Many of us in Kansas are on board with Katha Pollitt when it comes to supporting Hillary Clinton for president [“Time to Get On Board,” Oct. 10]. We have lived with Governor Sam Brownback’s disastrous policies in this state for too long to hand the presidency over to someone who would be even worse than him.

More important, what would anyone gain by not voting for Hillary? I’m amazed at the narrow vision of those who, because of their grievances against Clinton, will not vote or will throw their vote away on a third-party candidate, some of whom aren’t any better than Donald Trump. When I heard Clinton speak at the United Nations Fourth World Conference on Women in 1995, I hoped she would someday run for president. She showed her true mettle in that speech.

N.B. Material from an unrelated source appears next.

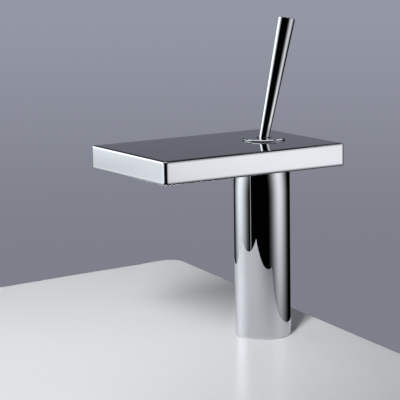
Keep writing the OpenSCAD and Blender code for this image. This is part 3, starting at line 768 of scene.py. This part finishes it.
def diffuser(name, middle, halves, strength, tint, shift, crown_shift, crown, power, seam=None):
    """Lit cloth, brightest along its middle and fading to both sides and towards its foot.

    Bearings are in degrees. The brightest place shifts sideways where the spout sees the cloth,
    and again near its crown, where its light changes by the share crown. A seam is a narrow
    bright gap in the cloth's lower part.
    """
    graph = material_graph(name)
    point = graph.node("TexCoord", out="Object")
    x, y, height = (graph.node("SeparateXYZ", None, {0: point}, out=axis) for axis in "XYZ")
    bearing = y.math("ARCTAN2", x) * degrees(1)
    belt = height.ramp(*BELT_IN) - height.ramp(*BELT_OUT)
    offset = bearing - middle - shift * belt - crown_shift * height.ramp(*CROWN_TURN)
    fade = (offset.ramp(-halves[0], 0) * offset.ramp(halves[1], 0)).math("POWER", power)
    rise = height.ramp(*CLOTH_FOOT) + crown * height.ramp(*CROWN)
    light = strength * fade * rise
    if seam:
        beside = (bearing - seam).math("ABSOLUTE")
        light = light + SEAM_LIGHT * beside.ramp(SEAM_HALF, 0) * height.ramp(*SEAM_FADE)
    return graph.glow(tint, light)


def black_cloth():
    """Light-proof cloth with a faint weave."""
    graph = material_graph("black_cloth")
    weave = graph.noise(graph.place(), 30, 3)
    black = graph.blend(weave, tone(0.003, 0.003, 0.0035), tone(0.005, 0.005, 0.006))
    return graph.finish(NOT_METAL, specular=0.0, Base_Color=black,
                        Roughness=weave.between(0.9, 1.0))


def cards():
    """Two lit cloths and the dark between them, which give bright metal its bands."""
    left, right = VIEW_BEARING + LEFT_CLOTH, VIEW_BEARING + RIGHT_CLOTH
    left_glow = diffuser("left_glow", left, halves=(50, 50), strength=1.75,
                         tint=tone(0.93, 0.97, 1), shift=10, crown_shift=-6, crown=0.2,
                         power=1, seam=SEAM)
    right_glow = diffuser("right_glow", right, halves=(53, 61), strength=1.44,
                          tint=tone(0.97, 0.98, 1), shift=-8, crown_shift=0, crown=-0.33,
                          power=1.5)
    card("left_cloth", left + LEFT_START, left + LEFT_END, left_glow)
    card("right_cloth", right + RIGHT_START, right + RIGHT_END, right_glow)
    card("front_flag", left + LEFT_END, right + RIGHT_START, black_cloth())
    for name, middle, flag in (("left_flag", left, LEFT_FLAG), ("right_flag", right, RIGHT_FLAG)):
        card(name, middle + flag[0], middle + flag[1], black_cloth(), high=FLAG_HIGH)


def ceiling_panels():
    """Bright panels high overhead, which only the bevelled edges see."""
    graph = material_graph("ceiling_glow")
    cloud = graph.noise(graph.place(), 3, 1)
    glow = graph.glow(tone(0.95, 0.97, 1), PANEL_LIGHT + PANEL_CLOUD * cloud)
    bm = bmesh.new()
    toward = Matrix.Rotation(radians(VIEW_BEARING), 3, "Z")
    for panel in PANELS:
        bm.faces.new([bm.verts.new(toward @ Vector((x, y, PANEL_Z))) for x, y in panel])
    made = stage_object("ceiling_panels", bm, glow)
    hide_from_camera(made)
    made.visible_diffuse = False


def soft_world():
    """A plain grey-blue surround that darkens towards the floor and overhead."""
    world = bpy.data.worlds.new("surround")
    bpy.context.scene.world = world
    graph = Graph(world)
    direction = graph.node("TexCoord", out="Generated")
    height = graph.node("SeparateXYZ", None, {0: direction}, out="Z")
    wall = graph.blend(height.ramp(*SURROUND_RISE), SURROUND_LOW, SURROUND)
    colour = graph.blend(height.ramp(*SURROUND_DIM), wall, SURROUND_OVERHEAD)
    backdrop = graph.node("Background", None, {"Color": colour, "Strength": 1.0})
    graph.node("OutputWorld", None, {"Surface": backdrop})


def key_light():
    """One tall, narrow lamp, to the left of the camera and above it, aimed before the spout."""
    lamp = bpy.data.lights.new("key", "AREA")
    lamp.shape = "RECTANGLE"
    lamp.size, lamp.size_y = LAMP_SIZE
    lamp.spread = LAMP_SPREAD
    lamp.energy = LAMP_POWER
    made = scene_object("key", lamp)
    made.location = LAMP_PLACE
    made.visible_glossy = False
    made.rotation_euler = (LAMP_AIM - made.location).to_track_quat("-Z", "Y").to_euler()


def camera():
    """A long lens, a little above the spout and off its front corner."""
    azimuth, elevation = radians(CAMERA_AZIMUTH), radians(CAMERA_ELEVATION)
    roll = radians(CAMERA_ROLL)
    back = Vector((sin(azimuth) * cos(elevation), -cos(azimuth) * cos(elevation), sin(elevation)))
    right = Vector((cos(azimuth), sin(azimuth), 0))
    up = back.cross(right)
    tilted_right = right * cos(roll) + up * sin(roll)
    tilted_up = up * cos(roll) - right * sin(roll)
    turn_to = Matrix((tilted_right, tilted_up, back)).transposed().to_4x4()
    data = bpy.data.cameras.new("camera")
    data.sensor_width = SENSOR
    data.lens = SENSOR * FOCAL_PIXELS / PICTURE_PIXELS
    data.clip_start, data.clip_end = CAMERA_NEAR, CAMERA_FAR
    made = scene_object("camera", data)
    made.matrix_world = Matrix.Translation(CAMERA_AIM + back * CAMERA_DISTANCE) @ turn_to
    bpy.context.scene.camera = made


# ---------------------------------------------------------------- the whole scene

finish_frame()
spout_cover()
underside_screws()
column_sleeve()
foot_gasket_ring()
lever_pin()
lever_cover_disc()
lever_seal_ring()
threaded_stud()
deck()
cards()
ceiling_panels()
soft_world()
key_light()
camera()
bpy.context.scene.view_settings.view_transform = "Standard"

Clinton may have her flaws, even though it seems to me her flaws are mostly media-generated. Since I seldom watch network or cable news, I am not hammered by the hateful rhetoric against her, much of which seems to be related to the fact that she’s a woman.

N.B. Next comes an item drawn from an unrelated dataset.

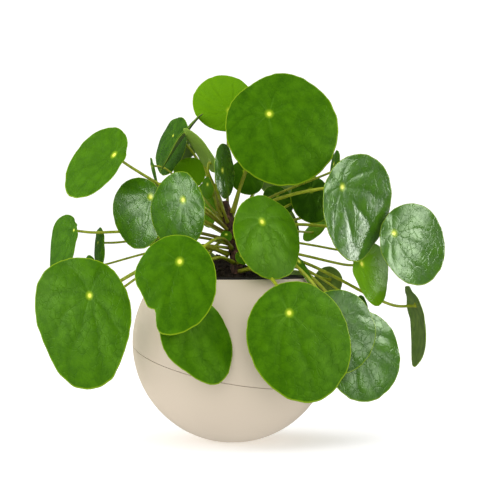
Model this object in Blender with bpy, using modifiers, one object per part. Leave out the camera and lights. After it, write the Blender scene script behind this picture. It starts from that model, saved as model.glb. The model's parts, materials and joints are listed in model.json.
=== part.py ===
"""A Chinese money plant (Pilea peperomioides) in a ball-shaped planter.

The planter is a hollow ball of two moulded shells that meet at a tilted seam. A black growing pot hangs
in its mouth and holds the potting soil. One woody trunk stands in the soil, and every round leaf grows
from it on a long stalk that joins the blade from below, a third of the way from its upper edge.

Lengths are in millimetres and angles in degrees, and become metres and radians where the shapes are
made. +Z is up, -Y is the front, and the origin is the middle of the planter's foot, on the surface
that it stands on.
"""

import math
from dataclasses import dataclass

import bmesh
import bpy
from mathutils import Matrix, Quaternion, Vector

MM = 0.001
FIT = 0.3  # clearance between pieces that rest against each other
UP = Vector((0, 0, 1))
FRONT = Vector((0, -1, 0))

# The planter: a ball that is cut flat at the foot and open at the mouth.
BALL_RADIUS = 95.0
FOOT_RADIUS = 20.0
MOUTH_RADIUS = 73.0
WALL = 3.0
BALL_HEIGHT = math.sqrt(BALL_RADIUS**2 - FOOT_RADIUS**2)
MOUTH_HEIGHT = BALL_HEIGHT + math.sqrt(BALL_RADIUS**2 - MOUTH_RADIUS**2)
MOUTH_INNER_RADIUS = math.sqrt((BALL_RADIUS - WALL) ** 2 - (MOUTH_HEIGHT - BALL_HEIGHT) ** 2)
RIM_ROUNDING = 0.9
BALL_SEGMENTS = 32
BALL_STEPS = 16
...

During the Kansas primary, I took part in a panel for our local newspaper. Two of the four panelists supported Bernie Sanders; two of us supported Clinton. Our dialogue was civil. At the end of the videotaped discussion, we all agreed we would vote for the candidate who won the Democratic nomination. We knew that to do otherwise would be to send America down a path of destruction. I hope others will be as civil in their actions at the ballot box. Clinton would be an excellent candidate even if she weren’t running against the worst person in America. I hope people follow Pollitt’s admonition to get on board.

Diane Wahto
wichita, kans.

Katha Pollitt’s essay seems to imply that while Trump will dump us in hell, Hillary will help us rise to heaven—as if there are fundamental differences between the Democrats and Republicans. Back in the 1800s, Karl Marx observed that “the oppressed are allowed once every few years to decide which particular representatives of the oppressing class are to represent and repress them.” During the 1900s, journalist Paul Y. Anderson referred to the two parties as “two wings of the same bird of prey.” The current situation requires me to update their observations: “Our two parties are the opposite cheeks of the same pig’s ass.” Let’s all vote Green!
Stewart M. Robinson
cleveland heights, ohio

Media Malfeasance

Bravo to Mark Hertsgaard for calling out the media’s shortcomings during this oh-so-embarrassing election season [“Trump’s Media Enablers,” Oct. 10]. I used to be proud to have been a reporter at a metropolitan daily, but when the media fail to live up to their historic responsibility for reporting facts and news, I shudder for the future.

Susan Croce Kelly
gravois mills, mo.

Pragmatism Trumps Purity?


In “The Greens Are the Best Path to Radical Change” [Oct. 10], Kshama Sawant writes that she understands the desire of progressives who will vote for Clinton to keep Trump out of the White House. But then she adds: “I understand their desire to see him defeated, but even more important is…” I never finished that sentence.
Peter Lushing
new york city


Uberteachers


Alissa Quart’s “Driven to Extremes” [Sept. 26/Oct. 3] aptly describes Uber’s recruitment of public-school teachers, who drive to supplement their inadequate incomes. Another aspect worth noting is the high ethical standards that teachers must maintain in order to keep their jobs in education. Uber benefits from the extensive federal and state background checks that teachers must undergo to qualify for licensure. Teachers can also be quickly terminated for any conduct unbecoming a professional educator, including conduct outside of school. As a principal, I am deeply concerned that excellent teachers may jeopardize their careers due to the stresses of overwork (Uberwork?) or an Uber passenger’s complaint. Uber’s decision to recruit teachers will only exacerbate the national teacher shortage.
Dorinne Dorfman
waterbury center, vt.

Correction


Patricia Williams’s column “The ‘Hillary Effect’” [Oct. 24] stated that Barbara Underwood was the first female faculty member at Yale Law School. While Underwood was an early female faculty member, she was not the first.